Even as Interior Secretary Ken Salazar was announcing new environmental reforms for the next round of oil shale research and development leases on public lands in Colorado, Utah and Wyoming on Tuesday, proponents of the unproven fuel source were touting their progress at an oil shale confab in Golden.
Hosted by the Colorado School of Mines and the Center for Oil Shale Technology and Research, the meeting, which runs through today, highlighted technological progress being made on six previous research, development and demonstration (RD&D) leases (five in Colorado and one in Utah).
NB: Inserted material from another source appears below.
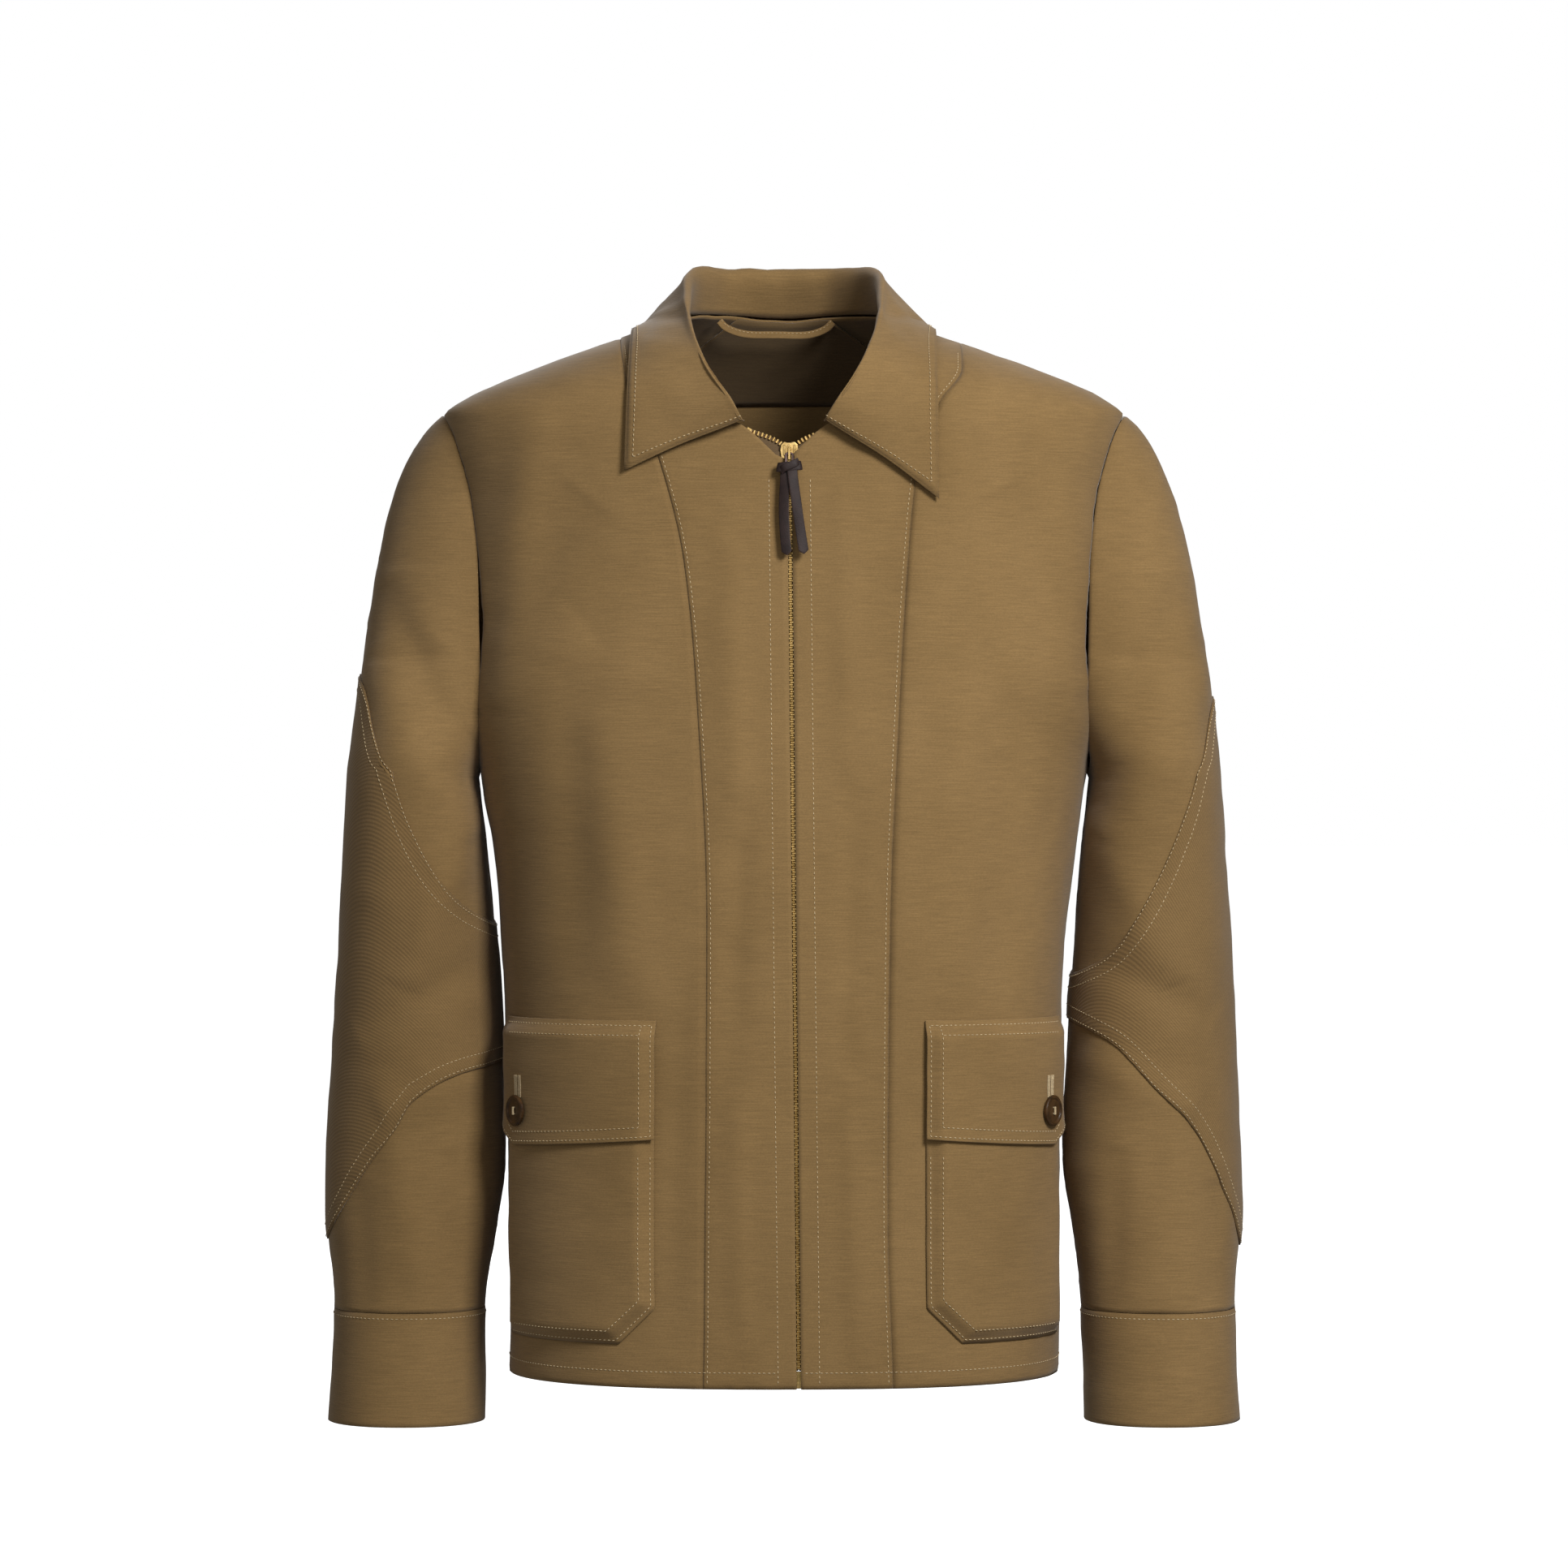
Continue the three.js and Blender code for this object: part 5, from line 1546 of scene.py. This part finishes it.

The Associated Press quoted one industry expert who said 35 different companies are currently working on ways to affordably extract kerogen – organic material that’s a precursor to oil – trapped in the oil shale and tar sands of the Green River Formation spread over northwestern Colorado, eastern Utah and southwestern Wyoming.
Citing U.S. Geological Survey numbers much higher than previous estimates, the AP put the Green River reserves at 2 trillion to 2.5 trillion barrels of oil, with western Colorado’s Piceance Basin alone containing approximately 1.5 trillion barrels.
But the question is at what price will that oil be extracted over the next several decades?
Environmentalists, residents of the Western Slope and a growing number of politicians say full-scale, commercial oil shale production would essentially industrialize the highly arid and environmentally sensitive area of the Rocky Mountains, requiring far too much water and power and irreversibly polluting fragile mountain landscapes.
The opposition has politicized the debate, Jeremy Boak, head of the Center for Oil Shale Technology and Research at the Colorado School of Mines, told the AP. Boak said Salazar’s decision to limit new RD&D leases and more closely monitor their progress will inhibit research.
“I feel like the arguments are highly political arguments, not technical ones,” Boak said.
But Gov. Bill Ritter Tuesday issued a statement supporting Salazar’s new rules for the next round of RD&D leases, as well as his decision to pursue an Interior Department investigation of amendments made to previous leases during the waning days of the Bush administration. Here’s Ritter’s statement in its entirety:
“Secretary Salazar has wisely decided to institute reforms in the second round of the Research, Development & Demonstration program. Constraints on the size of leases and due diligence requirements are key parts of the Secretary’s new approach to focusing on questions that must be answered before oil shale research can transition to commercial development.
“Colorado has always supported a robust RD&D process to research and evaluate the technologies that could be used to develop oil shale and to better understand the environmental impacts.
“The potential for oil shale development in Colorado, and the economic opportunity that it represents, is huge. But the prospect of commercial-scale activities raises significant questions about how oil shale can be successfully integrated into our state’s economy and how we can protect the state’s environment, water and communities.
“We’re also pleased to learn that the Secretary has asked the IG’s office to investigate the details surrounding the amendment of the leases in January. We had concerns about the process by which these amendments were developed and by a number of their terms.”